A PENSIONER from Wrexham suffering from anxiety and depression killed himself while under the mistaken impression that he was being abandoned by the mental health services.

The family of 72-year-old Jeffrey Williams told an inquest they hoped the medics involved in his care would pay heed to the evidence presented at the hearing and try to ensure no-one else was left feeling that support was being cut off.

The hearing at Ruthin was told Mr Williams was merely being transferred to the care of the community mental health team from the day hospital which he had been visiting for more than 10 weeks.

Mr Williams, of Glan Aber Court, Rhosrobin, was found hanged at Barretts Bridge, Bradley, on September 27.

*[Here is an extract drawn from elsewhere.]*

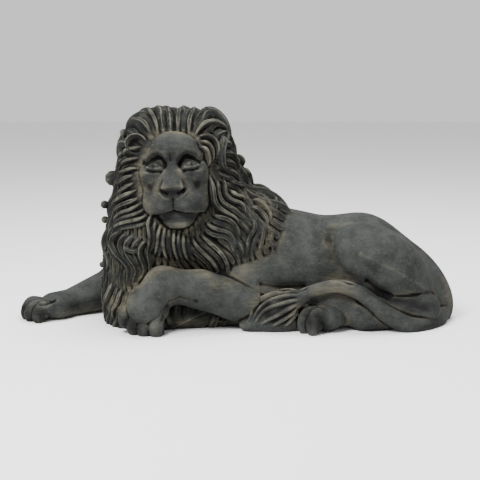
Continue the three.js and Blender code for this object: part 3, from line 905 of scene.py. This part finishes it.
# Stains and painted shade: black grime, with painted shade in the creases and hollows, eye sockets,
# ears and under the limbs where they meet the ground, and olive dust that has settled on the stone,
# on the side that faces the viewer. Each row holds a strength, a width and a line on the front
# view.
STAINS = {
    # Black grime, partly painted shade: darkening in creases, hollows, eye sockets and ears, round
    # the toes and along the ground under the body
    "grime_and_shade": (
        (0.85, 24, [(-283, 332)]),
        (0.85, 17, [(-302, 269), (-303, 234)]),
        (0.8, 14, [(-316, 121)]),
        (0.8, 14, [(-251, 440)]),
        (1, 17, [(-501, 21), (-495, -3), (-476, -10)]),
        (1, 17, [(-466, 14), (-457, -10)]),
        (1, 17, [(-258, -13), (-237, -27)]),
        (1, 17, [(191, 2), (203, -27)]),
        (0.9, 13, [(163, 6), (173, -18)]),
        (0.3, 16, [(219, 201), (218, 159), (232, 121)]),
        (0.45, 50, [(-165, 369), (-130, 369), (-126, 288), (-163, 288)]),
        (0.95, 8, [(-238, 417), (-226, 417)]),
        (0.9, 7, [(-75, 431), (-54, 429)]),
        (0.9, 5, [(60, 11), (97, 14)]),
        (1, 12, [(-172, 296), (-147, 294), (-124, 296)]),
        (0.7, 5, [(-147, 283), (-147, 258)]),
        (0.9, 4, [(-192, 240), (-147, 251), (-90, 242)]),
        (0.9, 7, [(-156, 288), (-140, 288)]),
        (0.9, 12, [(-216, 318)]),
        (1, 15, [(-89, 313)]),
        (0.8, 12, [(-166, 236), (-131, 234), (-103, 236)]),
        (1, 9, [(-497, 14), (-490, -6)]),
        (1, 9, [(-457, 14), (-450, -6)]),
        (0.9, 13, [(-476, 6)]),
        (1, 9, [(-255, -8), (-248, -27)]),
        (0.8, 7, [(-227, -13)]),
        (1, 10, [(194, -3), (203, -30)]),
        (1, 14, [(312, 64), (371, 38), (442, 21)]),
        (0.8, 12, [(431, -32), (478, -13)]),
        (0.7, 12, [(302, -32), (373, -32)]),
        (0.6, 12, [(-386, 21), (-320, 30)]),
        (0.8, 12, [(-161, 16), (-133, 30), (-86, 11)]),
        (0.7, 12, [(-16, -22), (60, 11), (102, 14)]),
        (0.8, 7, [(-206, 362), (-181, 362)]),
        (0.8, 7, [(-121, 367), (-89, 364)]),
    ),
    "dust": (
        (0.8, 7, [(-204, 392), (-220, 357), (-223, 323), (-214, 276), (-201, 248)]),
        (0.4, 6, [(-72, 415), (-66, 369), (-68, 311), (-71, 264)]),
        (0.9, 6, [(-199, 424), (-176, 431), (-148, 433), (-120, 431), (-91, 422)]),
        (0.9, 10, [(-178, 211), (-145, 204), (-113, 213)]),
        (0.9, 12, [(-254, 64), (-226, 83), (-202, 107), (-167, 123), (-109, 119), (-69, 102)]),
        (0.8, 12, [(-292, 40), (-269, 21), (-254, 40)]),
        (0.8, 12, [(221, 88), (265, 85), (230, 64)]),
        (0.7, 14, [(191, 62), (230, 62), (266, 50)]),
        (0.7, 10, [(36, 28), (60, 50), (106, 59)]),
        (0.8, 10, [(130, 2), (144, 21)]),
        (0.5, 14, [(43, 130), (73, 182), (82, 241), (59, 276)]),
        (0.5, 14, [(-53, 76), (-11, 83), (27, 116)]),
        (0.6, 6, [(-135, 350), (-117, 318), (-108, 290)]),
        (0.6, 6, [(-170, 341), (-181, 309), (-193, 276)]),
        (0.5, 12, [(487, 88), (500, 40)]),
        (0.5, 10, [(-157, -13), (-91, -15), (-39, -13)]),
        (0.5, 12, [(-415, -3), (-332, 18)]),
    ),
}


def keep_values(name, values):
    """Keeps a value for each point, under the name that the stone's colour reads."""
    layer = fused.attributes.new(name, "FLOAT", "POINT")
    layer.data.foreach_set("value", values.astype(np.float32))


for name, places in STAINS.items():
    share = np.zeros(len(parts))
    for strength, width, line in places:
        share = np.maximum(share, strength * fade(front_view[:, 0], front_view[:, 2], line, width))
    keep_values(name, share * facing)

# Wear: the stone stays blacker in the hair than on the skin, which is rubbed more. Each point also
# keeps how far it lies in a hollow or on a ridge, at the scale of a strand and at that of a lock,
# for the dust, painted shade and painted highlights of the colour
HAIR_EDGE = 26
HAIR_FADE = 10
SKIN_FADE = 6
STRAND_ROUNDS = 20
LOCK_ROUNDS = 150
on_hair = np.clip((HAIR_EDGE - mane_mass(parts)) / HAIR_FADE, 0, 1)
for skin in (face((parts - HEAD) @ head_axes), near_foreleg(parts), trunk(parts)):
    on_hair *= np.clip(skin / SKIN_FADE - 0.3, 0, 1)
keep_values("hair", on_hair)
fine_blur = smoothed(points, STRAND_ROUNDS)
broad_blur = smoothed(fine_blur, LOCK_ROUNDS)
for name, blur in (("strand_depth", fine_blur), ("lock_depth", broad_blur)):
    depth = ((blur - points) * normals).sum(1) / VOXEL
    keep_values(name, smoothed(depth[:, None], 1)[:, 0])

# Base: the stone is flat underneath, cut at the ground on which the lion rests. The skin is
# thinned before the cut, to the number of faces that one piece may have
FACES = 195000
thin = lion.modifiers.new("thin", "DECIMATE")
thin.ratio = min(1, FACES / (2 * len(fused.polygons)))
fused = take_modified()
cut = bmesh.new()
cut.from_mesh(fused)
bmesh.ops.bisect_plane(
    cut, geom=cut.verts[:] + cut.edges[:] + cut.faces[:], dist=1e-5, plane_co=(0, 0, 0),
    plane_no=(0, 0, 1), clear_inner=True,
)
open_rim = [e for e in cut.edges if e.is_boundary]
bmesh.ops.triangle_fill(cut, edges=open_rim, normal=(0, 0, -1), use_beauty=True)
bmesh.ops.triangulate(cut, faces=[f for f in cut.faces if len(f.verts) > 3])
for f in cut.faces:
    f.smooth = True
cut.to_mesh(fused)
cut.free()
fused.name = "lion-casting"

# Dark stone: a cast stone with painted shade that makes it nearly black in the deep cuts and
# hollows, and a painted highlight on its ridges, which are also paler where hands and brushes rub
# them, with olive dust in the hollows, black grime and painted shade from the stains, and a fine
# brushed grain. Its colour is laid in layers, the last one on top.
DARK_STONE = (0.016, 0.0175, 0.017)
GREY_STONE = (0.038, 0.041, 0.038)
BRUSHED_GREY = (0.085, 0.085, 0.075)
HAIR_BLACK = (0.006, 0.007, 0.0065)
OLIVE_DUST = (0.1, 0.088, 0.056)
PALE_DUST = (0.105, 0.094, 0.064)
# Painted shade: near black in the deep hollows between locks, where shade falls
HOLLOW_PAINTED_SHADE = (0.002, 0.002, 0.002)
# Painted shade: black in the narrow grooves between strands
CUT_PAINTED_SHADE = (0.001, 0.001, 0.001)
# Pale beige on the ridges: rubbed wear, and a painted highlight where light catches them
RUBBED_RIDGE_AND_HIGHLIGHT = (0.17, 0.158, 0.12)
# Near black for grime and for painted shade in creases and hollows
GRIME_AND_SHADE_BLACK = (0.004, 0.004, 0.004)
stone = bpy.data.materials.new("dark-stone")
stone.use_nodes = True
nodes = stone.node_tree.nodes
links = stone.node_tree.links
shader = nodes["Principled BSDF"]
shader.inputs["Specular IOR Level"].default_value = 0.1
where = nodes.new("ShaderNodeTexCoord")


def noise(scale, detail, rough, stretch=(1, 1, 1)):
    """A cloudy pattern in the stone, which may be stretched along an axis."""
    place = nodes.new("ShaderNodeMapping")
    place.inputs["Scale"].default_value = stretch
    links.new(where.outputs["Object"], place.inputs["Vector"])
    grain = nodes.new("ShaderNodeTexNoise")
    grain.inputs["Scale"].default_value = scale
    grain.inputs["Detail"].default_value = detail
    grain.inputs["Roughness"].default_value = rough
    links.new(place.outputs["Vector"], grain.inputs["Vector"])
    return grain.outputs["Fac"]


def spread(value, low, high, to_low=0, to_high=1):
    """A value between low and high, spread over another range."""
    node = nodes.new("ShaderNodeMapRange")
    node.inputs["From Min"].default_value = low
    node.inputs["From Max"].default_value = high
    node.inputs["To Min"].default_value = to_low
    node.inputs["To Max"].default_value = to_high
    links.new(value, node.inputs["Value"])
    return node.outputs["Result"]


def times(a, b):
    """Two values multiplied."""
    node = nodes.new("ShaderNodeMath")
    node.operation = "MULTIPLY"
    links.new(a, node.inputs[0])
    links.new(b, node.inputs[1])
    return node.outputs[0]


def tinted(colour, over, share):
    """A colour with another laid over a share of it."""
    node = nodes.new("ShaderNodeMix")
    node.data_type = "RGBA"
    links.new(share, node.inputs["Factor"])
    if isinstance(colour, tuple):
        node.inputs[6].default_value = (*colour, 1)
    else:
        links.new(colour, node.inputs[6])
    node.inputs[7].default_value = (*over, 1)
    return node.outputs[2]


def kept(name):
    """What the skin keeps for each point under a name."""
    node = nodes.new("ShaderNodeAttribute")
    node.attribute_name = name
    return node.outputs["Fac"]


mottle = noise(20, 7, 0.7)
grain = noise(220, 4, 0.75)
brushed = noise(60, 5, 0.7, (0.35, 1, 2.2))
strand_depth = kept("strand_depth")
lock_depth = kept("lock_depth")
brushed_grain = times(spread(grain, 0.48, 0.8), spread(brushed, 0.4, 0.7))
hair = times(kept("hair"), spread(mottle, 0.35, 0.7, 0.95, 0.45))
hollows = times(spread(lock_depth, 0.1, 0.7), spread(mottle, 0.4, 0.6, 0.1, 0.5))
dust = times(kept("dust"), spread(brushed, 0.35, 0.6, 0.1, 0.9))
# Painted shade: the deep hollows of lock size go near black
painted_shade_in_hollows = spread(lock_depth, 0.7, 2.0, 0, 0.9)
# Painted shade: the grooves of strand size go black
painted_shade_in_cuts = spread(strand_depth, 0.04, 0.4, 0, 0.97)
# Ridges of strand size go pale: rubbed wear and a painted highlight
rubbed_ridges_and_highlights = times(spread(strand_depth, -0.25, -0.9, 0, 1), spread(mottle, 0.38, 0.62, 0.3, 0.9))
# Grime and painted shade, laid last, where the stains table puts them
grime_and_shade = times(kept("grime_and_shade"), spread(brushed, 0.4, 0.62, 0.95, 0.6))
colour = DARK_STONE
for over, share in (
    (GREY_STONE, spread(mottle, 0.36, 0.64)),
    (BRUSHED_GREY, brushed_grain),
    (HAIR_BLACK, hair),
    (OLIVE_DUST, hollows),
    (PALE_DUST, dust),
    (HOLLOW_PAINTED_SHADE, painted_shade_in_hollows),
    (CUT_PAINTED_SHADE, painted_shade_in_cuts),
    (RUBBED_RIDGE_AND_HIGHLIGHT, rubbed_ridges_and_highlights),
    (GRIME_AND_SHADE_BLACK, grime_and_shade),
):
    colour = tinted(colour, over, share)
links.new(colour, shader.inputs["Base Color"])
links.new(spread(brushed, 0.3, 0.7, 0.72, 0.9), shader.inputs["Roughness"])
bump = nodes.new("ShaderNodeBump")
bump.inputs["Strength"].default_value = 0.7
bump.inputs["Distance"].default_value = 0.002
links.new(brushed, bump.inputs["Height"])
links.new(bump.outputs["Normal"], shader.inputs["Normal"])
fused.materials.clear()
fused.materials.append(stone)
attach(lion, "root")
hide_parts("lion")

# Floor: a plain pale sheet of paper that the statue stands on. It is part of the studio and not
# of the object
FLOOR_HALF_WIDTH = 8
sheet = bmesh.new()
bmesh.ops.create_grid(sheet, x_segments=1, y_segments=1, size=FLOOR_HALF_WIDTH)
floor_mesh = bpy.data.meshes.new("floor")
sheet.to_mesh(floor_mesh)
sheet.free()
floor = bpy.data.objects.new("floor", floor_mesh)
bpy.context.scene.collection.objects.link(floor)
paper = bpy.data.materials.new("pale-floor")
paper.use_nodes = True
paper_shader = paper.node_tree.nodes["Principled BSDF"]
paper_shader.inputs["Base Color"].default_value = (0.85, 0.85, 0.85, 1)
paper_shader.inputs["Roughness"].default_value = 0.9
floor_mesh.materials.append(paper)

# Studio light: a pale room and two large soft boxes, one in front and one above, which both point
# at the middle of the statue
LIT_POINT = Vector((0, 0, 0.25))
world = bpy.data.worlds.new("studio")
world.use_nodes = True
room = world.node_tree.nodes["Background"]
room.inputs["Color"].default_value = (1, 1, 1, 1)
room.inputs["Strength"].default_value = 0.9
bpy.context.scene.world = world
for name, place, size, power in (
    ("front box", (-1.1, -1.8, 2.6), 1.1, 190),
    ("top box", (0.6, 0.5, 3.0), 2.0, 130),
):
    light = bpy.data.lights.new(name, "AREA")
    light.size = size
    light.energy = power
    lamp = bpy.data.objects.new(name, light)
    lamp.location = place
    lamp.rotation_euler = (LIT_POINT - Vector(place)).to_track_quat("-Z", "Y").to_euler()
    bpy.context.scene.collection.objects.link(lamp)

# Camera: in front of the lion's shown side and a little above it, as in the photograph, at the
# place that the locks are drawn from
CAMERA_DISTANCE = VIEW_DISTANCE * PART
PHOTO_WIDTH = 480
PARTS_A_PIXEL = 2.3256
FRAME_WIDTH = PHOTO_WIDTH * PARTS_A_PIXEL * PART
SENSOR_WIDTH = 36
aim = Vector(((AIM_X - MIDDLE[0]) * PART, -MIDDLE[1] * PART, AIM_Z * PART))
camera_data = bpy.data.cameras.new("camera")
camera_data.sensor_width = SENSOR_WIDTH
camera_data.lens = SENSOR_WIDTH * CAMERA_DISTANCE / FRAME_WIDTH
camera = bpy.data.objects.new("camera", camera_data)
camera.location = aim + CAMERA_DISTANCE * Vector((0, -math.cos(VIEW_RISE), math.sin(VIEW_RISE)))
camera.rotation_euler = (math.pi / 2 - VIEW_RISE, 0, 0)
bpy.context.scene.collection.objects.link(camera)
bpy.context.scene.camera = camera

Although he had spoken several times previously about having suicidal thoughts, doctors and nurses told the hearing that he had never indicated that he would act on them.

His daughter-in-law Liz Ledsham told witnesses from the Betsi Cadwaladr University Health Board: “We were just as shocked as you were because we thought he would always pull back from the brink.”

The inquest heard Mr Williams had suffered from severe anxiety for about 18 months and spoken to his GP before he first went to the emergency department at the Maelor Hospital in May, 2018.

He subsequently paid two more visits in July and in the meantime was a patient in the day hospital, which he attended at least twice a week.

He was concerned at times about the various medications he was prescribed for insomnia and anxiety.

His care co-ordinator, Steven Sidlow, told the inquest that at one stage Mr Williams contacted the unit on almost a daily basis and knew who to contact for help and advice.

Mr Sidlow said he had become very dependent on the day hospital and attended there longer than most, so it was decided he should be transferred to the community mental health team.

It was explained to him what was happening, but his son, also Jeffrey, said: “He was worried sick about losing the support.”

His said his father had tried desperately to overcome his problem.

Mr Sidlow said: “He never gave me any impression he was worried about the change.”

Asked by Joanne Lees, assistant coroner for North Wales East and Central, whether it was thought that transferring his care might increase the risk of suicide, Mr Sidlow replied: “No, in fact we thought it would help.”

If Mr Williams had expressed such concerns they would have been addressed, he added.

Recording a conclusion of suicide, Mrs Lees said she did not think she could issue a Regulation 28 report to prevent future deaths as it was clear there was a plan in place even though it might not have been what Mr Williams wanted.

“The problem was that they did not know there was a problem,” she said.